Il primo è la data in cui avverrà la votazione sull’impeachment. Il 17 aprile è una domenica e, per usare la frase preferita da Lula, “mai prima nella storia di questo paese” i deputati avevano sacrificato un giorno festivo per lavorare.

Il secondo è la polarizzazione tra i supporter e gli avversari dell’impeachment, con i primi che accusano Dilma di ogni malefatta – dalla crisi economica al finanziamento con tangenti delle sue campagne elettorali – ed i secondi che denunciano un “golpe costituzionale” nei confronti della delfina di Lula. Sia chiaro, il Brasile non è il Venezuela. Rispetto alla popolazione della patria del Socialismo del XXI secolo, in percentuale molta meno gente scende in piazza in Brasile, inoltre Lula e Rousseff non sono Hugo Chávez. Per rendersene conto è sufficiente guardare i bilanci di multinazionali e grandi banche (che hanno lucrato durante gli anni dei loro governi cifre astronomiche), ma non era mai successo prima che qui supporter di governo ed opposizione venissero alle mani come sta avvenendo con sempre maggiore frequenza.
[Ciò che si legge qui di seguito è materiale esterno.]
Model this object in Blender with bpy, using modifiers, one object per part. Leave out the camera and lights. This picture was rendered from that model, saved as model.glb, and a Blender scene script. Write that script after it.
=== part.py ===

Il terzo fatto oggettivo, quello che volendo rappresenta al meglio il Brasile di oggi, è però la compravendita dei voti dei 513 deputati che, come in “un mercato delle vacche”, sta avvenendo da un paio di settimane a Brasilia. Perché Rousseff sia costretta a lasciare il palazzo presidenziale sono infatti necessari i 2/3 dei voti alla Camera, ovvero 342 voti. Per salvarsi, invece, Dilma ne ha bisogno di 172. Al momento secondo il quotidiano Folha de Sao Paulo l’opposizione – che da una decina di giorni ha visto ingrossare le sue fila con l’abbandono del governo da parte del Pmdb, il partito più importante del Brasile, una sorta di Democrazia Cristiana che sta sempre al potere con chi vince – disporrebbe di 308 voti, il governo di 108 e gli indecisi sarebbero 97.
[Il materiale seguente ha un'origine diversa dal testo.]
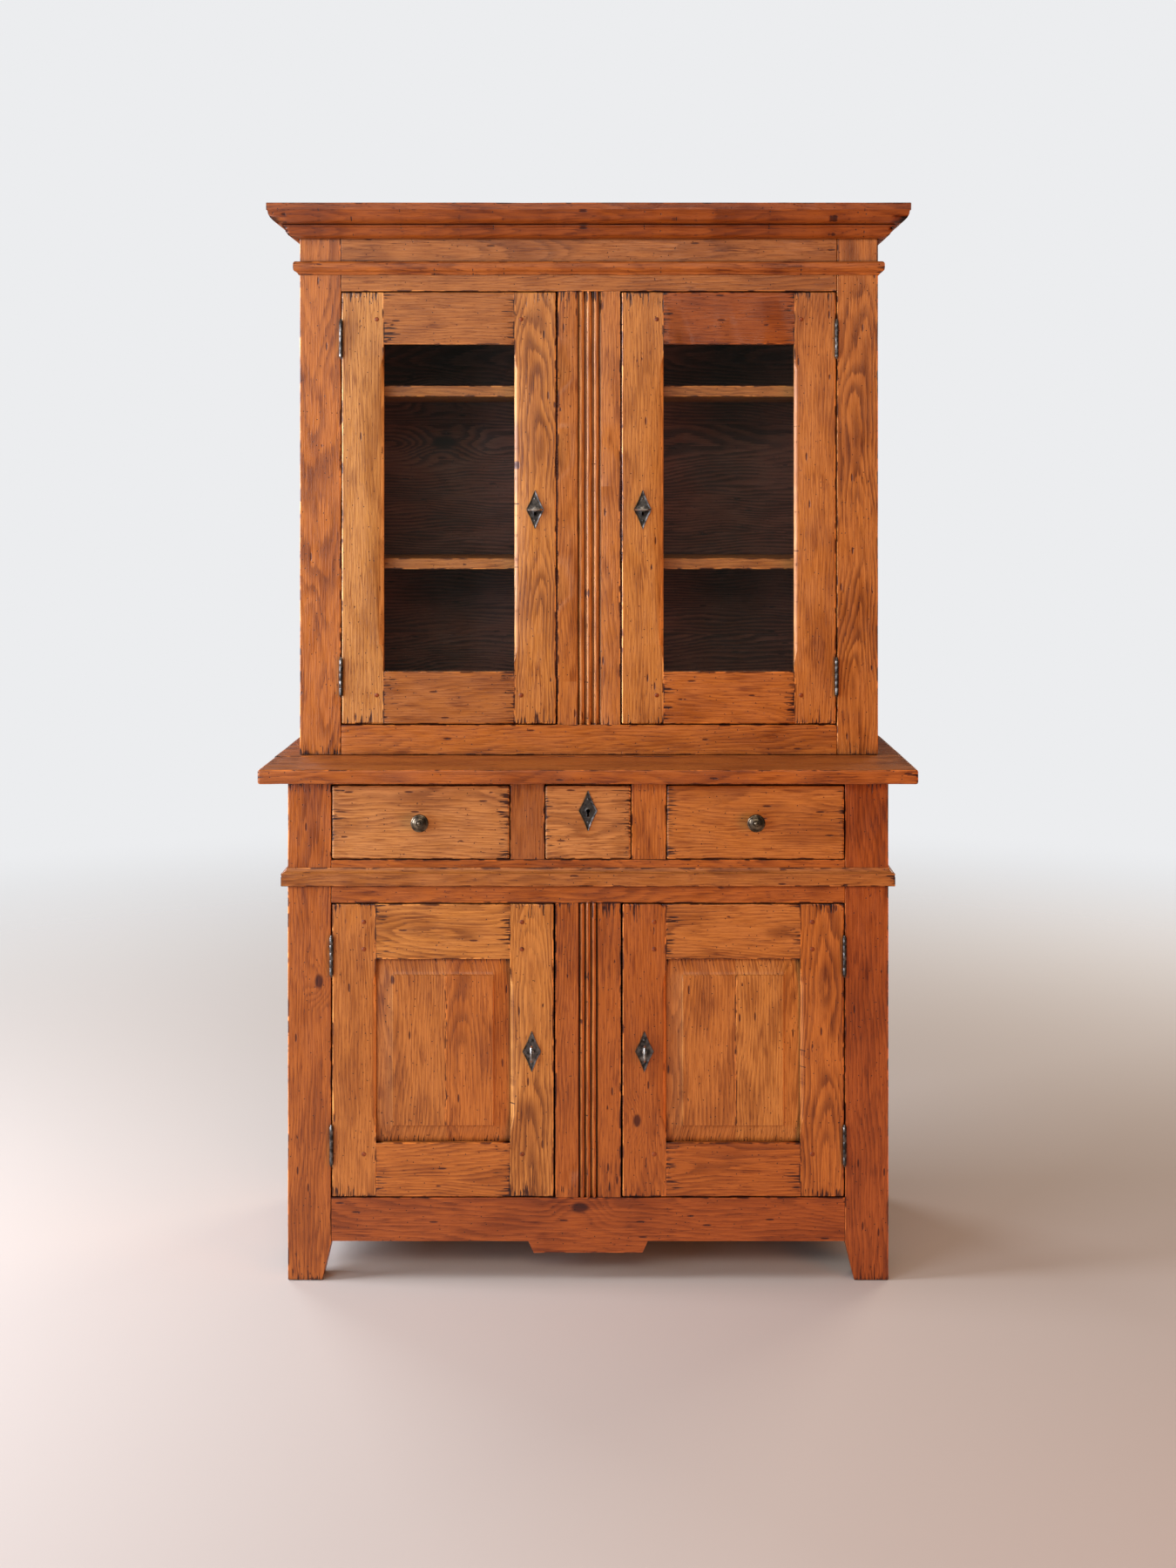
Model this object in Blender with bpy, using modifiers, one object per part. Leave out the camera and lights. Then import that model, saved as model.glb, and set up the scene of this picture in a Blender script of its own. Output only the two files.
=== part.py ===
"""Two-piece oak pantry cabinet: a base with two panelled doors and three drawers under a worktop,
and a shallower upper cabinet with two glazed doors under a cornice.

Frame: origin on the floor under the middle of the bounding box, +X to the right, +Z up, front faces -Y.
All sizes are in metres.
"""

import math

import bmesh
import bpy

# ---------------------------------------------------------------- driving sizes

FIT = 0.0003  # gap between pieces that touch
EPS_LAP = 0.004  # how far joined bodies lap before they are united

BASE_W = 1.104  # across the base posts
DEPTH = 0.490  # the worktop, front to back
TOTAL_H = 1.997  # floor to cornice top

WORKTOP_TOP = 0.943
WORKTOP_T = 0.027
SIDE_OVERHANG = 0.050
FRONT_OVERHANG = 0.033
BACK_SETBACK = 0.005  # worktop and cornice past the two carcasses, at the back

BASE_POST_W = 0.080
BASE_POST_D = 0.045
BACK_POST_W = 0.045
BASE_FRAME_T = 0.028
SIDE_T = 0.022
SIDE_REVEAL = 0.001  # side boards inside the posts' outer face
BOARD_SHORT = 0.0008  # side boards below the tops of their posts
PANEL_RECESS = 0.005

APRON_Z = 0.072  # underside of the bottom rail and of the side boards
DROP_Z = 0.0505  # underside of the apron's centre drop
DROP_HALF_TOP = 0.110
DROP_HALF_BOTTOM = 0.100
FOOT_TAPER = 0.017
BOTTOM_RAIL_TOP = 0.152
MID_RAIL_H = 0.0795
DRAWER_OPEN_H = 0.143  # middle rail to worktop
MULLION_W = 0.123
CENTRE_DRAWER_W = 0.160
DIVIDER_W = 0.063

UPPER_EXTRA_W = 0.008  # the upper carcass past the base posts, in all
UPPER_SETBACK = 0.193  # worktop front edge to the upper carcass front
UPPER_POST_W = 0.079
UPPER_POST_D = 0.035
UPPER_FRAME_T = 0.026
UPPER_BACK_STILE_W = 0.042
UPPER_BACK_STILE_D = 0.030
UPPER_SILL_H = 0.0577  # bottom rail of the upper carcass
CORNICE_H = 0.062
CORNICE_OUT = 0.055
FRIEZE_H = 0.0435  # between neck moulding and cornice
NECK_H = 0.0255
NECK_OUT = 0.0115
TOP_RAIL_H = 0.0313  # below the neck moulding
CARCASS_DROP = 0.012  # the carcass stops this far under the cornice top

DOOR_T = 0.024
DOOR_PROUD = 0.001
DOOR_GAP = 0.002
STILE_W = 0.080
UPPER_RAIL_H = 0.100
LOWER_TOP_RAIL_H = 0.101
LOWER_BOTTOM_RAIL_H = 0.099
CHAMFER = 0.008
CHAMFER_STOP = 0.016  # from the opening's corner to the chamfer's tip
CHAMFER_RUN = 0.034  # length of the tongue

GLASS_T = 0.003
GLASS_LIP = 0.012  # wood in front of the glass
REBATE_W = 0.009
PANEL_SET = 0.42  # door face to the panel's groove, as a share of the door's thickness
PANEL_TONGUE_T = 0.008
PANEL_FIELD_T = 0.016
PANEL_GROOVE_D = 0.010
PANEL_BEVEL_W = 0.031

SHELF_T = 0.021
UPPER_SHELF_AT = 0.7845  # shelf tops, as shares of the upper door opening's height
LOWER_SHELF_AT = 0.3826
BOARD_T = 0.019  # floor, deck and top board
BACK_T = 0.012
HOUSING = 0.007  # depth of the grooves that hold the boards

DRAWER_FRONT_T = 0.020
DRAWER_PROUD = 0.002
DRAWER_HEAD_GAP = 0.0065  # drawer front to worktop
DRAWER_SIDE_T = 0.011
DRAWER_BOTTOM_T = 0.008
DRAWER_TOP_DROP = 0.016  # box sides below the front's top edge
DRAWER_BACK_GAP = 0.022  # behind the box when the drawer is shut

REED_W_UPPER = 0.0129
REED_W_LOWER = 0.0109
REED_GROOVE_W = 0.0036
REED_GROOVE_D = 0.0030
STOP_LAP = 0.012  # how far the mullions' stops reach behind the doors
STOP_T = 0.012
STOP_GAP = 0.0006  # door back to its stop

TENON_T = 0.009
TENON_L = 0.028
TENON_SHOULDER = 0.010

ESC_W = 0.034
ESC_H = 0.075
ESC_T = 0.0014
KEYHOLE_R = 0.0036
KEYHOLE_DROP = 0.011
KEY_R = 0.0024
BOW_W = 0.032
BOW_L = 0.021
BOW_T = 0.0042
KEY_OUT = 0.027  # bow's far end from the door face
BIT_L = 0.0085
BIT_H = 0.008
BOLT_T = 0.007
BOLT_H = 0.014
BOLT_L = 0.052
BOLT_THROW = 0.009
BOLT_CLEAR = 0.0006  # round the bolt in its slot and keep
LOCK_CHAMBER_R = 0.0105
LOCK_DEPTH = 0.007  # wood between the door face and the lock's chamber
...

L’unica certezza è che il centinaio di deputati ‘indecisi’ da un paio di settimane sono oggetto di grasse offerte da parte del governo brasiliano, anche grazie ai ministeri ed agli oltre 600 incarichi lasciati vacanti dal Pmdb. Una settimana fa, oltre alla presidenza di enti pubblici e ad incarichi ministeriali e sottosegretariati con portafogli miliardarie, le “tariffe” offerte da Lula in una stanza affittata ad hoc nell’hotel Golden Tulip che si è trasformata nel vero centro del potere oggi a Brasilia, erano quantificate dal settimanale Istoé in un milione di reais, circa 250mila euro, per ogni voto contrario alla cassazione di Dilma.
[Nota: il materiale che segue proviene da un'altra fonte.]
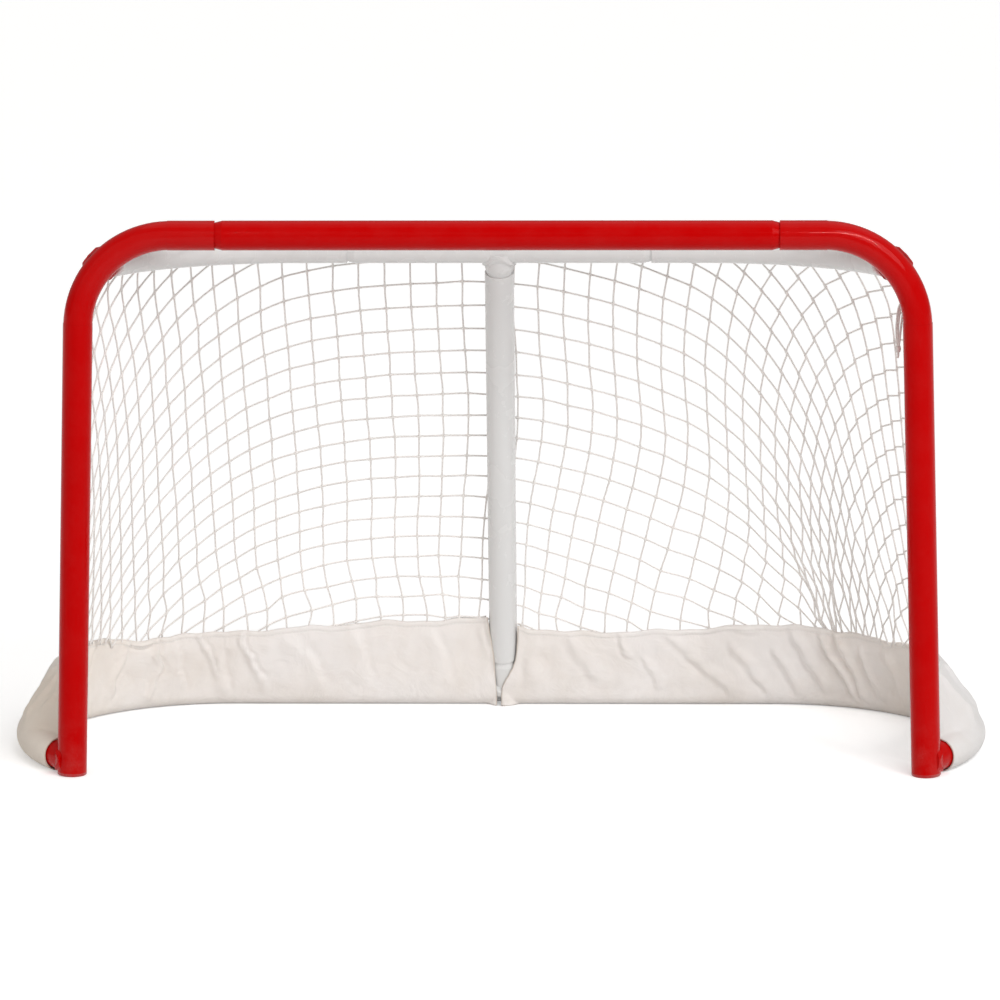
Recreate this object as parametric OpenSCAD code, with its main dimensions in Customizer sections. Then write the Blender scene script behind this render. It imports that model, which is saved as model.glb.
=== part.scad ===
// Knock-down mini hockey goal: tube frame, knotless net bag and canvas skirt.
// +X runs along the crossbar, the mouth faces -Y, +Z is up and the floor is z = 0.
// Everything is laid out from the middle of the mouth, then moved back so that the
// origin is the middle of the footprint.

/* [Tubing] */
// Outside diameter of every frame tube
tube_d = 26; // [22:0.5:30]
// Wall thickness of the frame tubes
wall_t = 1.5; // [1.0:0.1:2.2]
// Radial clearance of a necked tube end inside its socket
plug_gap = 0.2; // [0.1:0.05:0.4]
// Length of a necked tube end inside its socket
plug_len = 27; // [20:1:32]
// Length of the taper from a necked end to the full tube
neck_taper = 6.5; // [3:0.5:10]
// Size of the fillet weld beads
weld_size = 2.2; // [1.2:0.2:3.2]
// Thinning of the tube, on its radius, where the upper corners are bent
bend_draw = 0.3; // [0.2:0.05:0.6]

/* [Mouth] */
// Clear width between the posts, half way up
mouth_w = 711; // [560:1:900]
// Clear height under the crossbar
mouth_h = 465; // [400:1:620]
// Centreline radius of the two upper corners
corner_r = 81; // [60:1:110]
// Angle that each post leans outward towards the floor
post_splay = 1.75; // [0:0.25:4]
// Straight leg of a corner, from the bend to the crossbar joint
leg_len = 39; // [36:1:60]

/* [Top rail] */
// Depth of the top rail's axis behind the crossbar's axis
top_depth = 106; // [80:1:150]
// Drop of the top rail's axis below the crossbar's axis
top_drop = 25.5; // [16:0.5:36]
// Centreline radius of the top rail's corners
top_corner_r = 180; // [160:1:200]
// Outward shift of a top corner's weld from the centreline of the post's bend
top_root_out = 3; // [0:0.5:5]

/* [Base] */
// Depth of the base rail's axis behind the crossbar's axis
base_depth = 286; // [240:1:360]
// How far the base rail bows out beyond the foot of each post
base_bow = 46; // [36:1:60]

/* [Joints] */
// Straight socket at each end of the top rail's corners
rail_socket = 46; // [36:1:60]
// Length of the top rail's tee stub, from the rail's axis to the joint
top_stub_len = 24; // [24:1:40]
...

Ad oggi le tariffe sono raddoppiate secondo alcuni deputati e sarebbero destinate ad aumentare ancora vertiginosamente, man mano che si avvicina al fatidico 17 aprile. Lula ha fatto spegnere le telecamere interne del Golden Tulip e, da giorni, nella hall dell’hotel si sussegue una “processione” di deputati ‘indecisi’. Alcuni hanno denunciato il “mercato delle vacche” e il quotidiano Estado de Sao Paulo ha calcolato il budget messo a disposizione da Rousseff per evitare l’impeachment in 38 miliardi di reais, circa 9 miliardi di euro.

Il sociologo Bolivar Lamounier, vicino all’opposizione, ieri ha protocollato una denuncia presso la Procura Generale della Repubblica presieduta da Rodrigo Janot perché “Lula sia arrestato”, visto che “la compravendita di voti sta avvenendo senza ritegno e alla luce del sole”. Da dire che neanche il Pmdb del vicepresidente Michel Temer sta fermo e, pur disponendo di meno “cassa”, sta promettendo agli “indecisi” incarichi futuri nel governo che nascerebbe se Dilma verrà cassata.

Staremo a vedere che succede ma il “mercato delle vacche” in cui si è trasformata Brasilia è innegabile come il ruolo centrale di Lula nelle negoziazioni perché, se cade Dilma, lui non potrà mai insediarsi come ministro e, senza foro privilegiato, il suo arresto potrebbe trasformarsi in realtà. Già, perché il quarto dato oggettivo che rende oggi il paese del samba “eccezionale” si chiama Lava Jato, la Mani Pulite verde-oro che rischia di arrestare gran parte del corrotto gotha politico brasiliano.